There are dozens of amazingly beautiful plants in the park which I’ll post pictures of but I haven’t had the time to identify them yet. One aspect of the park to note is that each afternoon the clouds thicken and there is a short sprinkle/shower.

 

One upsetting aspect of the park is the devastation to the pine forests that cover the lower mountains by the pine beetle. Hundreds of square miles of these pine forests are dead and the mountains are brown. The pine beetle is not an invasive species. The colder temperatures in the Rockies have basically been able to keep the beetle out of the mountains. With global warming however, the beetle has been able to expand its range further north and the results have been devastating. There are a variety of pine tree’s and the beetle prefers Pole Pines because they have a thinner bark which makes it easier for the beetle to enter the tree and lay its eggs. One possible solution for addressing this issue is to let forest fires take their course. The fires would burn out the dead tree’s and kill the beetles. It would also bring about renewed undergrowth of the forests and allow other tree’s to take root. For instance, Aspens require more sunlight and cannot thrive under a thick canopy of pines. With the dead trees eliminated however, the Aspens would flourish. The Aspens wouldn’t be killed off by the fires either as they have extensive root systems that store water and allow them to re-grow. The only reason that these “controlled burns” are not being allowed to take place however is because many people have been approved permits to build homes and now have expensive home in the mountains. The result is that the forests are not being given the opportunity to regenerate. Much of this information was discussed between myself and a ranger who also happens to live in the park.

 

Throughout the week while we were here, we had the good fortune to observe and photograph many of the animals that occupy these ecosystems. Many of the grazers like Elk, Deer, and Moose were observed as well as Mountain Goats on Mount Evans which is in the Rockies but south of the park. As I mentioned above, much time was spent searching out and photographing the plethora of flowering plants that thrive in all four ecosystems and even at the Alpine Tundra level, pollinating insects thrived as did birds.

 

Many of our hikes took us up trails between 8,000 and 11,000 feet. In the lower reaches it was very hot during the day and we welcomed the cool air that blew down the trail when it paralleled rushing streams.

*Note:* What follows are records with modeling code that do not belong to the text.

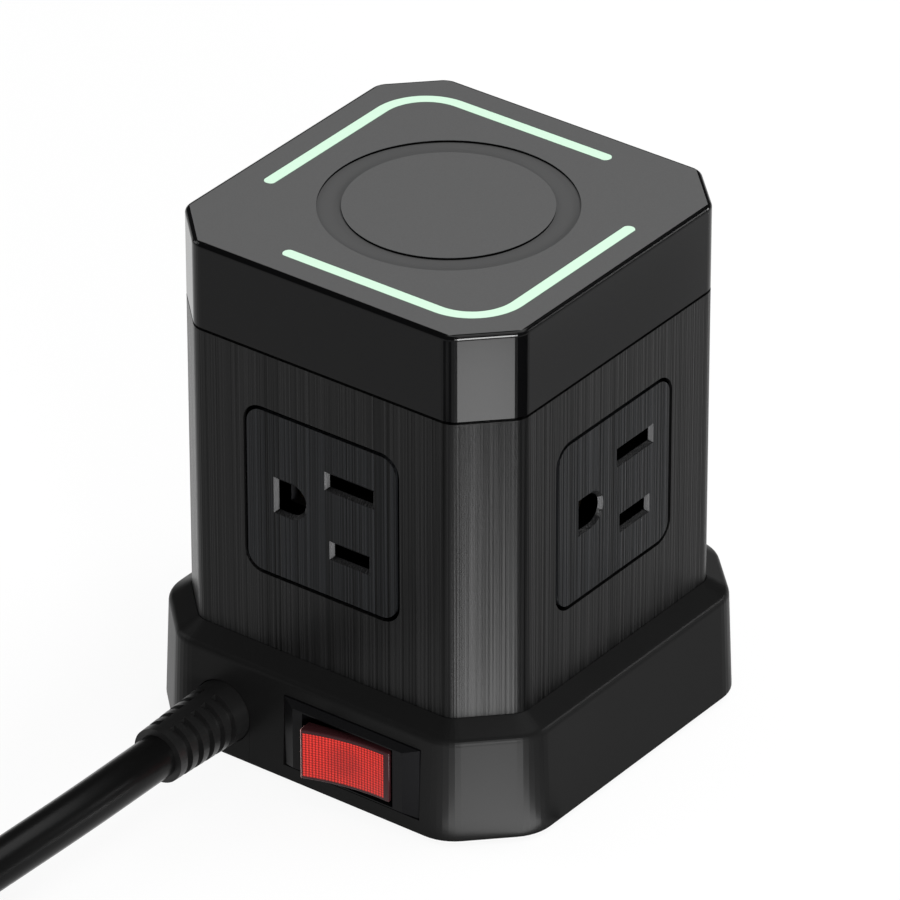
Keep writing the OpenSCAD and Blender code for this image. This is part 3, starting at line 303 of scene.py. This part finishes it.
strap = bmesh.new()
strap_row = [strap.verts.new((r, -tie_w / 2, z)) for r, z in outline]
strap_edges = [strap.edges.new(pair) for pair in zip(strap_row, strap_row[1:])]
grown = bmesh.ops.extrude_edge_only(strap, edges=strap_edges)
new_row = [v for v in grown["geom"] if isinstance(v, bmesh.types.BMVert)]
bmesh.ops.translate(strap, verts=new_row, vec=(0, tie_w, 0))
bmesh.ops.recalc_face_normals(strap, faces=strap.faces)
bmesh.ops.solidify(strap, geom=strap.faces[:], thickness=tie_t)
bmesh.ops.rotate(strap, verts=strap.verts, matrix=Matrix.Rotation(tie_at, 3, "Z"))
bmesh.ops.translate(strap, verts=strap.verts, vec=coil_mid)


def close_form(name, form, made):
    """A mesh of the finished form, with its material."""
    mesh = bpy.data.meshes.new(name)
    form.to_mesh(mesh)
    form.free()
    mesh.materials.append(made)
    return mesh


def make_piece(name, form, body, made, smooth=30):
    bmesh.ops.remove_doubles(form, verts=form.verts, dist=1e-7)
    mesh = close_form(name, form, made)
    mesh.shade_smooth()
    mesh.set_sharp_from_angle(angle=math.radians(smooth))
    piece = put(name, mesh)
    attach(piece, body)
    return piece


tie_nylon = moulded("tie_weave", (0.012, 0.012, 0.013), roughness=0.75, specular=0.4,
                    size=0.0004, depth=0.25, sheen=0.08)
make_piece("cord_tie", strap, "tower", tie_nylon)


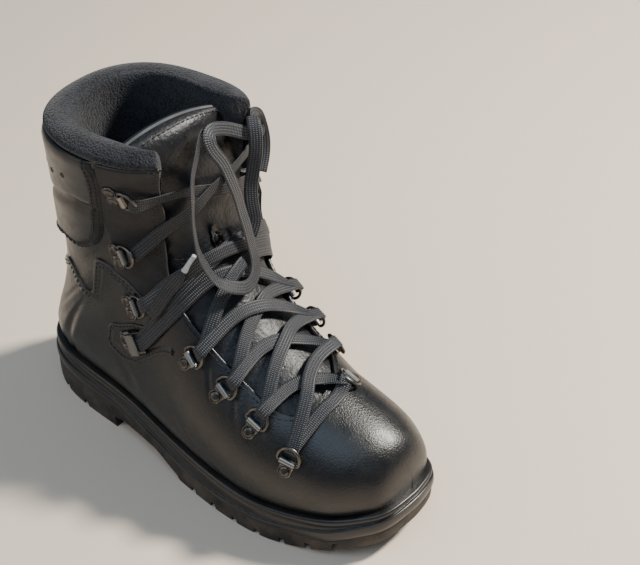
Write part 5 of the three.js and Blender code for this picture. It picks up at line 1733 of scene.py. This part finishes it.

Some of the trails we climbed at the higher reaches required us to cross snow fields that would remain there through the summer and into their replenishment as early as September.

 

As with most of the parks we will visit on this journey, information is gathered through observation of the ecosystems on hikes; conversations with Rangers and park naturalists; Visitor Information Centers that have excellent displays; and information that is made available to visitors and is often included on maps that the parks provide to visitors.